→ **STATED PROBLEM**:
Repeat the lines that follow, leaving nothing out.

→ **DATA PROVIDED**:
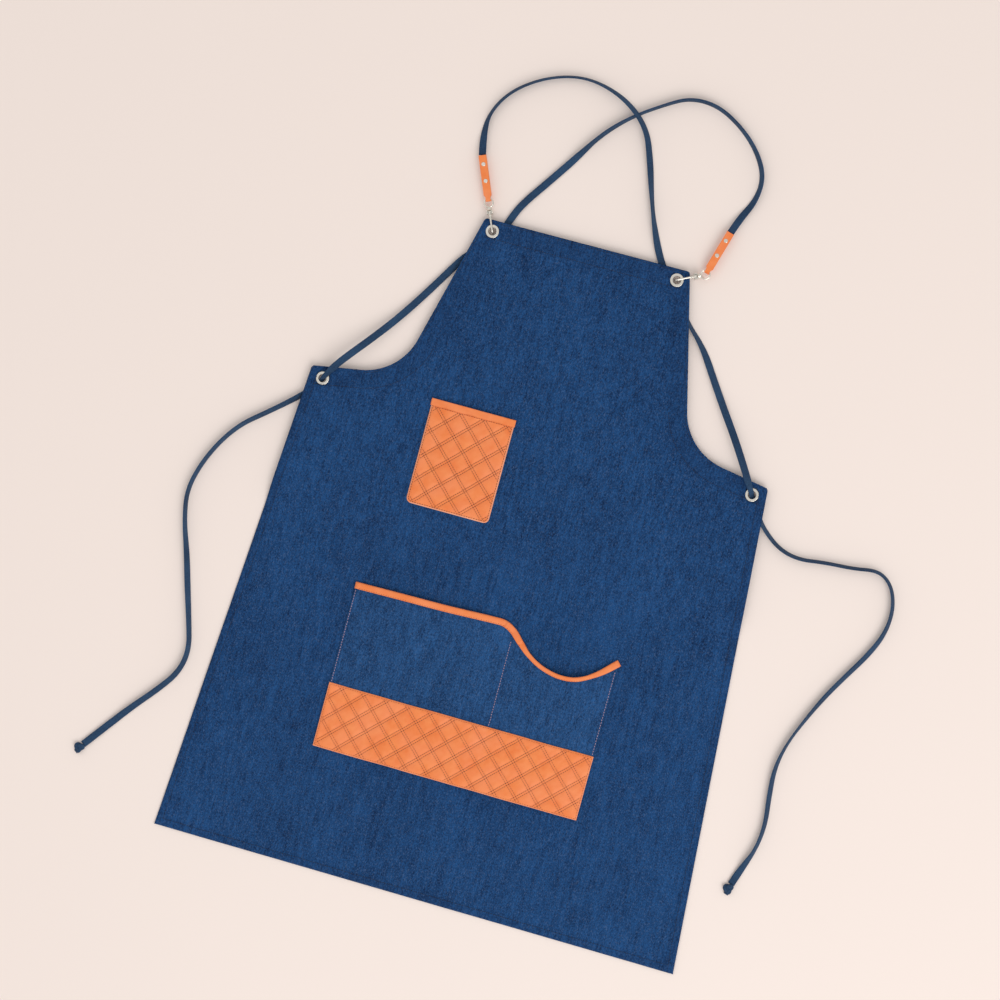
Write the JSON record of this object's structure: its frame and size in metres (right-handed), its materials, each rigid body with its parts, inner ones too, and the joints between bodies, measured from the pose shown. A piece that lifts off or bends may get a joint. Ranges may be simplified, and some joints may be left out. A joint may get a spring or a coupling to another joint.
{
  "type": "work apron",
  "caption": "Denim work apron with quilted leather pockets, metal eyelets and two straps that clip on with swivel snap hooks.",
  "frame": {"origin": "bottom centre of the apron with its snap hooks and leather tabs, straps left out, lying on its back", "axes": "+Y up the apron from hem to bib, +X to the viewer's right as the front is seen, +Z out of the front, up from the surface"},
  "size_m": [0.9539, 1.0645, 0.0171],
  "materials": {
    "denim": "twill weave",
    "webbing": "woven flat webbing",
    "leather": "smooth with quilting stitches",
    "nickel": "polished",
    "steel": "satin"
  },
  "bodies": {
    "root": {"apron_panel": "denim", "top_facing": "denim", "armhole_facing_left": "denim", "armhole_facing_right": "denim", "chest_pocket_panel": "leather", "chest_pocket_band": "leather", "lower_pocket_panel": "denim", "lower_pocket_binding": "leather", "lower_pocket_base_band": "leather", "eyelet_bib_left": "nickel", "eyelet_washer_bib_left": "nickel", "eyelet_bib_right": "nickel", "eyelet_washer_bib_right": "nickel", "eyelet_waist_left": "nickel", "eyelet_washer_waist_left": "nickel", "eyelet_waist_right": "nickel", "eyelet_washer_waist_right": "nickel", "swivel_eye_left": "nickel", "strap_left": "webbing", "strap_knot_left": "webbing", "swivel_eye_right": "nickel", "strap_right": "webbing", "strap_knot_right": "webbing"},
    "tab_left": {"leather_tab_left": "leather", "strap_end_left": "webbing", "rivet_posts_left": "nickel", "rivet_caps_left": "nickel"},
    "hook_left": {"hook_body_left": "nickel", "gate_pin_left": "steel", "gate_spring_left": "steel"},
    "gate_left": {"gate_lever_left": "nickel"},
    "tab_right": {"leather_tab_right": "leather", "strap_end_right": "webbing", "rivet_posts_right": "nickel", "rivet_caps_right": "nickel"},
    "hook_right": {"hook_body_right": "nickel", "gate_pin_right": "steel", "gate_spring_right": "steel"},
    "gate_right": {"gate_lever_right": "nickel"}
  },
  "joints": [
    {"name": "tab_swing_left", "type": "hinge", "parent": "root", "child": "tab_left", "pos_m": [-0.13289, 0.40928, 0.0073], "axis": [0, 0, 1], "range_deg": [-50, 50]},
    {"name": "hook_swivel_left", "type": "hinge", "parent": "root", "child": "hook_left", "pos_m": [-0.12961, 0.40144, 0.0073], "axis": [-0.3859, 0.9225, 0], "range_deg": [-30, 30]},
    {"name": "gate_left", "type": "hinge", "parent": "hook_left", "child": "gate_left", "pos_m": [-0.12826, 0.39821, 0.0115], "axis": [0.9225, 0.3859, 0], "range_deg": [0, 25], "stiffness_Nm_per_rad": 0.002},
    {"name": "tab_swing_right", "type": "hinge", "parent": "root", "child": "tab_right", "pos_m": [0.15136, 0.39185, 0.0073], "axis": [0, 0, 1], "range_deg": [-50, 50]},
    {"name": "hook_swivel_right", "type": "hinge", "parent": "root", "child": "hook_right", "pos_m": [0.14372, 0.38812, 0.0073], "axis": [0.8988, 0.4384, 0], "range_deg": [-30, 30]},
    {"name": "gate_right", "type": "hinge", "parent": "hook_right", "child": "gate_right", "pos_m": [0.14057, 0.38659, 0.0115], "axis": [0.4384, -0.8988, 0], "range_deg": [0, 25], "stiffness_Nm_per_rad": 0.002}
  ]
}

→ **RESPONSE TO THE EXERCISE**:
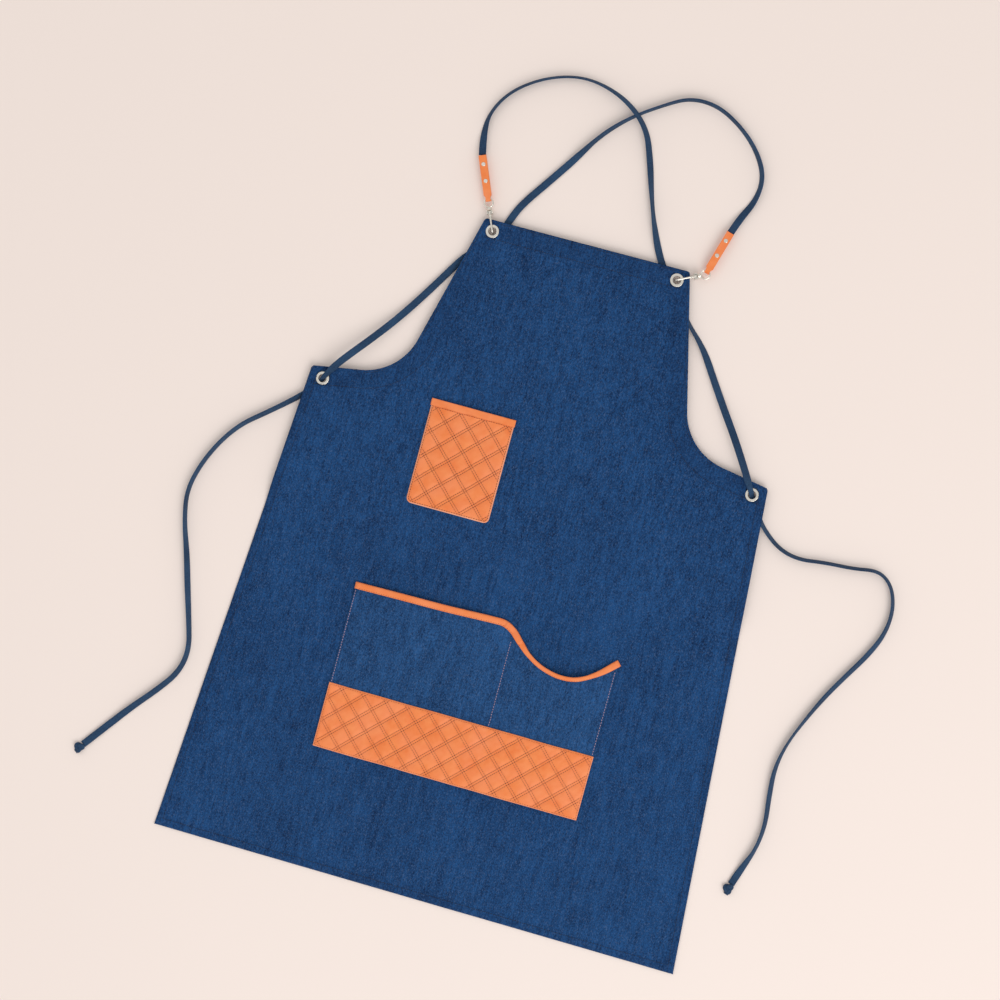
Write the JSON record of this object's structure: its frame and size in metres (right-handed), its materials, each rigid body with its parts, inner ones too, and the joints between bodies, measured from the pose shown. A piece that lifts off or bends may get a joint. Ranges may be simplified, and some joints may be left out. A joint may get a spring or a coupling to another joint.
{
  "type": "work apron",
  "caption": "Denim work apron with quilted leather pockets, metal eyelets and two straps that clip on with swivel snap hooks.",
  "frame": {"origin": "bottom centre of the apron with its snap hooks and leather tabs, straps left out, lying on its back", "axes": "+Y up the apron from hem to bib, +X to the viewer's right as the front is seen, +Z out of the front, up from the surface"},
  "size_m": [0.9539, 1.0645, 0.0171],
  "materials": {
    "denim": "twill weave",
    "webbing": "woven flat webbing",
    "leather": "smooth with quilting stitches",
    "nickel": "polished",
    "steel": "satin"
  },
  "bodies": {
    "root": {"apron_panel": "denim", "top_facing": "denim", "armhole_facing_left": "denim", "armhole_facing_right": "denim", "chest_pocket_panel": "leather", "chest_pocket_band": "leather", "lower_pocket_panel": "denim", "lower_pocket_binding": "leather", "lower_pocket_base_band": "leather", "eyelet_bib_left": "nickel", "eyelet_washer_bib_left": "nickel", "eyelet_bib_right": "nickel", "eyelet_washer_bib_right": "nickel", "eyelet_waist_left": "nickel", "eyelet_washer_waist_left": "nickel", "eyelet_waist_right": "nickel", "eyelet_washer_waist_right": "nickel", "swivel_eye_left": "nickel", "strap_left": "webbing", "strap_knot_left": "webbing", "swivel_eye_right": "nickel", "strap_right": "webbing", "strap_knot_right": "webbing"},
    "tab_left": {"leather_tab_left": "leather", "strap_end_left": "webbing", "rivet_posts_left": "nickel", "rivet_caps_left": "nickel"},
    "hook_left": {"hook_body_left": "nickel", "gate_pin_left": "steel", "gate_spring_left": "steel"},
    "gate_left": {"gate_lever_left": "nickel"},
    "tab_right": {"leather_tab_right": "leather", "strap_end_right": "webbing", "rivet_posts_right": "nickel", "rivet_caps_right": "nickel"},
    "hook_right": {"hook_body_right": "nickel", "gate_pin_right": "steel", "gate_spring_right": "steel"},
    "gate_right": {"gate_lever_right": "nickel"}
  },
  "joints": [
    {"name": "tab_swing_left", "type": "hinge", "parent": "root", "child": "tab_left", "pos_m": [-0.13289, 0.40928, 0.0073], "axis": [0, 0, 1], "range_deg": [-50, 50]},
    {"name": "hook_swivel_left", "type": "hinge", "parent": "root", "child": "hook_left", "pos_m": [-0.12961, 0.40144, 0.0073], "axis": [-0.3859, 0.9225, 0], "range_deg": [-30, 30]},
    {"name": "gate_left", "type": "hinge", "parent": "hook_left", "child": "gate_left", "pos_m": [-0.12826, 0.39821, 0.0115], "axis": [0.9225, 0.3859, 0], "range_deg": [0, 25], "stiffness_Nm_per_rad": 0.002},
    {"name": "tab_swing_right", "type": "hinge", "parent": "root", "child": "tab_right", "pos_m": [0.15136, 0.39185, 0.0073], "axis": [0, 0, 1], "range_deg": [-50, 50]},
    {"name": "hook_swivel_right", "type": "hinge", "parent": "root", "child": "hook_right", "pos_m": [0.14372, 0.38812, 0.0073], "axis": [0.8988, 0.4384, 0], "range_deg": [-30, 30]},
    {"name": "gate_right", "type": "hinge", "parent": "hook_right", "child": "gate_right", "pos_m": [0.14057, 0.38659, 0.0115], "axis": [0.4384, -0.8988, 0], "range_deg": [0, 25], "stiffness_Nm_per_rad": 0.002}
  ]
}